Even best of breed lists fail because they're lists and inevitably favor one set of module attributes over another. Program speed vs portability. OO vs functional. Finding "the best" is meaningless in a zero sum game. So an evolution of the best of breed list is module metadata. Extend the module description with all the information a person might need to make an intellegent decision of which module to use based on their requirements. And do it in a way that the user can easily translate their desires into a search query. I don't know how to do this.

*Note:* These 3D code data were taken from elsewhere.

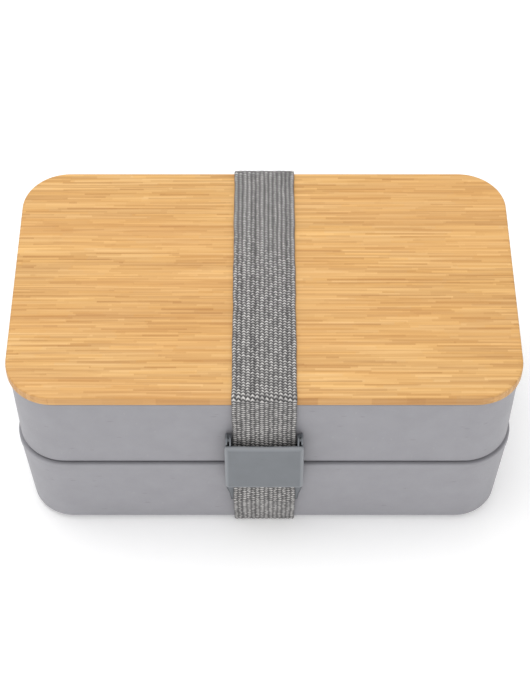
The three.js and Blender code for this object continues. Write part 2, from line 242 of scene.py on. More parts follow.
def makeMouldedGrain():
    # cloudy tint and fine tooth that every moulded piece shares
    inputs = [
        ("Vector", vectorKind, None),
        ("Cloud Size", floatKind, 12.0),
        ("Tooth Size", floatKind, 0.35),
    ]
    outputs = [("Cloud", floatKind), ("Tooth", floatKind)]
    group, start, end = makeGroup("mouldedGrain", inputs, outputs)
    cloudScale = calc(group, "DIVIDE", 1.0, start.outputs["Cloud Size"])
    toothScale = calc(group, "DIVIDE", 1.0, start.outputs["Tooth Size"])
    cloud = noise(group, start.outputs["Vector"], cloudScale, 3.0, 0.6)
    tooth = noise(group, start.outputs["Vector"], toothScale, 2.0, 0.6)
    group.links.new(cloud, end.inputs["Cloud"])
    group.links.new(tooth, end.inputs["Tooth"])
    return group


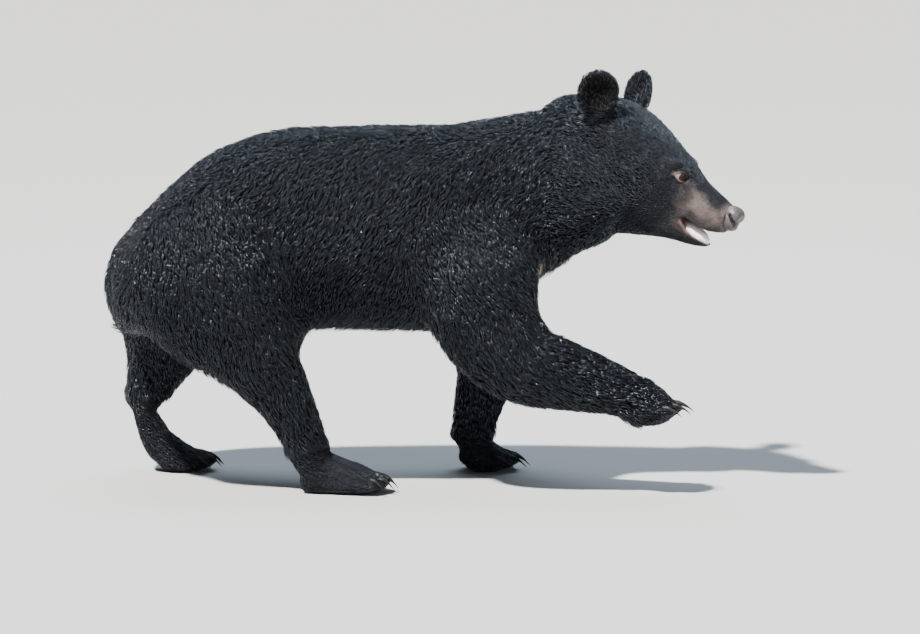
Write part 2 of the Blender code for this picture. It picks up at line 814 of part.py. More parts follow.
def finish(pieces):
    """Name each piece and give it a material of its own."""
    for name, piece in pieces.items():
        colour, roughness = FINISHES.get(name.split("_")[0], FINISHES["coat"])
        material = bpy.data.materials.new(name)
        material.use_nodes = True
        shader = material.node_tree.nodes["Principled BSDF"]
        shader.inputs["Base Color"].default_value = (*colour, 1)
        shader.inputs["Roughness"].default_value = roughness
        piece.name = name
        piece.data.name = name
        piece.data.materials.clear()
        piece.data.materials.append(material)
        piece.data.shade_smooth()
        piece.data.set_sharp_from_angle(angle=math.radians(40))


def centre(pieces):
    """Put the origin under the middle of the animal, at the level of its soles."""
    points = [vert.co for piece in pieces.values() for vert in piece.data.vertices]
    middle = [(min(p[i] for p in points) + max(p[i] for p in points)) / 2 for i in range(2)]
    shift = Matrix.Translation((-middle[0], -middle[1], 0))
    for piece in pieces.values():
        piece.data.transform(shift)


def main():
    clear_scene()
    hull = boolean(make_hull(), half_space((0, 0, 0), (0, 0, 1)), "INTERSECT")
    hull, pieces = part_legs(hull)
    pieces.update(part_trunk(hull))
    fit_bare_parts(pieces)
    finish(pieces)
    centre(pieces)


main()
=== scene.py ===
"""The looks of a young Asiatic black bear, a still life-size model.

One skin stands for all the flesh nodes and lies inside them by the coat's depth. Tufts
grow from it along the lie of the coat and reach out to the outline. Eyes, nose, tongue
and claws are pieces of their own. All is in metres: +X ahead, +Y left, +Z up.
"""
import math

import bmesh
import bpy
import numpy as np
from mathutils import Matrix, Vector
from mathutils.bvhtree import BVHTree
from mathutils.kdtree import KDTree


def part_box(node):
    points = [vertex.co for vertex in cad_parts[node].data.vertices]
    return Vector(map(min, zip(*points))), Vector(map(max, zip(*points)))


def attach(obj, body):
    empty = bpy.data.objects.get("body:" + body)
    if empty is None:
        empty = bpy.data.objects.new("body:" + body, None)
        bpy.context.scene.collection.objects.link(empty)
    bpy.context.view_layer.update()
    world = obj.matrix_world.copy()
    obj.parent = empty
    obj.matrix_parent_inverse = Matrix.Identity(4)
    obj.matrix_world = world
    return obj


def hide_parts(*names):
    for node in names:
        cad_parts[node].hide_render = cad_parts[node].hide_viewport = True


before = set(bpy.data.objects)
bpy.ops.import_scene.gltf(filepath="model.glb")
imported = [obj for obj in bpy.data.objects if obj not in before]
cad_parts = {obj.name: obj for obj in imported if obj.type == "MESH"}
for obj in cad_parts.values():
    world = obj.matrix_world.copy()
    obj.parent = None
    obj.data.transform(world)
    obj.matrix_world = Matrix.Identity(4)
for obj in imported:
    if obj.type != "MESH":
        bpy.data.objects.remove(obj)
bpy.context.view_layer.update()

SEED = 11
SIDES = ("left", "right")
MIRROR = {"left": 1, "right": -1}  # the sign of y on each side
BODY = "root"

# The head's own frame: x to the nose, y to the bear's left, z up through the crown. Places
# and directions named below are in this frame, and of a pair only the left one is given.
HEAD_PITCH = math.radians(30)
HEAD_TURN = math.radians(26)
HEAD_TILT = math.radians(-5.5)
SKULL = (0.09, 0, -0.01)
EAR_FACING = (0.60, 0.72, 0.10)
NOSE_MIDDLE = (0.2300, 0, 0.0065)

# The eyes, each with its place, the way its opening faces and the way to its inner corner
EYE_PLACE = (0.1300, 0.0285, 0.0228)
EYE_RADIUS = 0.0122
EYE_FACING = (0.56, 0.82, 0.10)
EYE_TO_NOSE = (0.99, 0, 0.10)
CORNEA_RISE = 0.0007
PUPIL_ANGLE = 19.5  # degrees, from the middle of the gaze to the pupil's edge
IRIS_ANGLE = 39.0

# The opening between the lids, in radii of the eyeball from its middle
OPENING_HALF = 0.80
UPPER_ARCH = 0.46
LOWER_ARCH = 0.42
BARE_LID = (-0.34, -0.16)  # from where hair ends to where the lid is fully bare

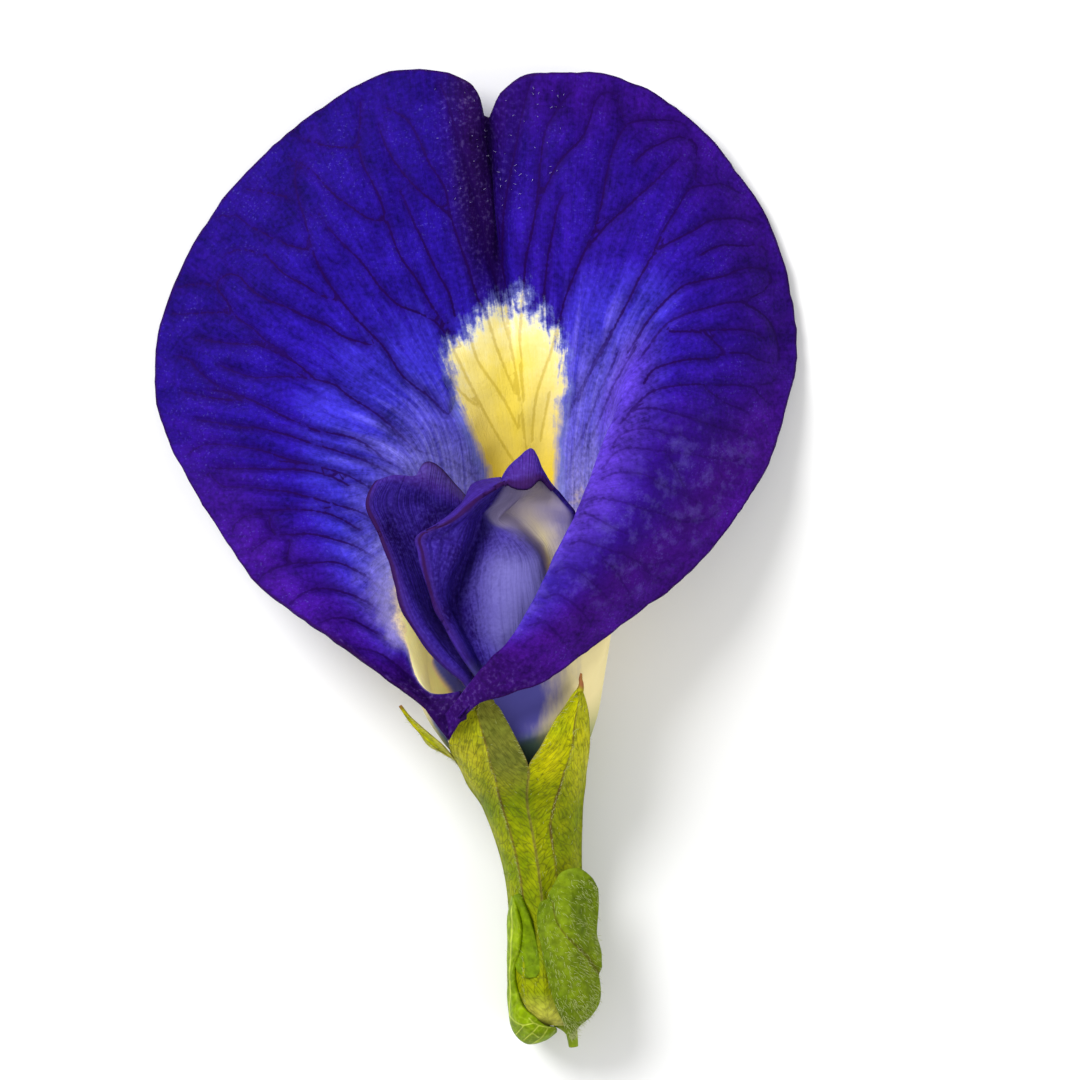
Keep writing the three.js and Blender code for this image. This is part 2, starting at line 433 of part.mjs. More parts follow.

Finally, there is one list of standard modules that will work. Modules to get more modules. Modules that make working with CPAN easier. MakeMaker, Module::Build, CPANPLUS, Archive::Tar, Compress::Zlib, Test::More, etc... In the face of "Perl is used for everything" this is really the only list of core modules that makes sense. The only thing we know everyone is going to use Perl for is to get modules. This looks like its becoming the new standard for core module inclusion.
PS There's about 5500 modules on CPAN, not 14000 (there might be 14000 including old versions, though).
Re:"They tried and failed?" "They tried and died!"
hfb on 2003-10-28T08:49:10
Actually scwhern, it's 5500 DISTRIBUTIONS which contain one or more modules.
The idiots who rip on Jarkko for being the worst pumpkin in the history of perl for pumping up the core with so many modules and the others who think it's ok. These former are not so easily found since they tend to hide under rocks, but the drawback of having so many ways to do something and on CPAN is that you're screwed any way you try to do something because some asshole is going to think some other way, their way, is better. So, fuck them and the horse they rode in on...let them install their own damn modules.
An SDK would require incredible amounts of testing and packaging for binary distributions. At one point in time Kurt Starsnick was going to set up a test lab for such things but I think the whole idea just died due to lack of enthusiasm.
Also, you might find the CPAN FAQ, the one noone ever reads, helpful for figuring out how to find out what modules are on your system, etc.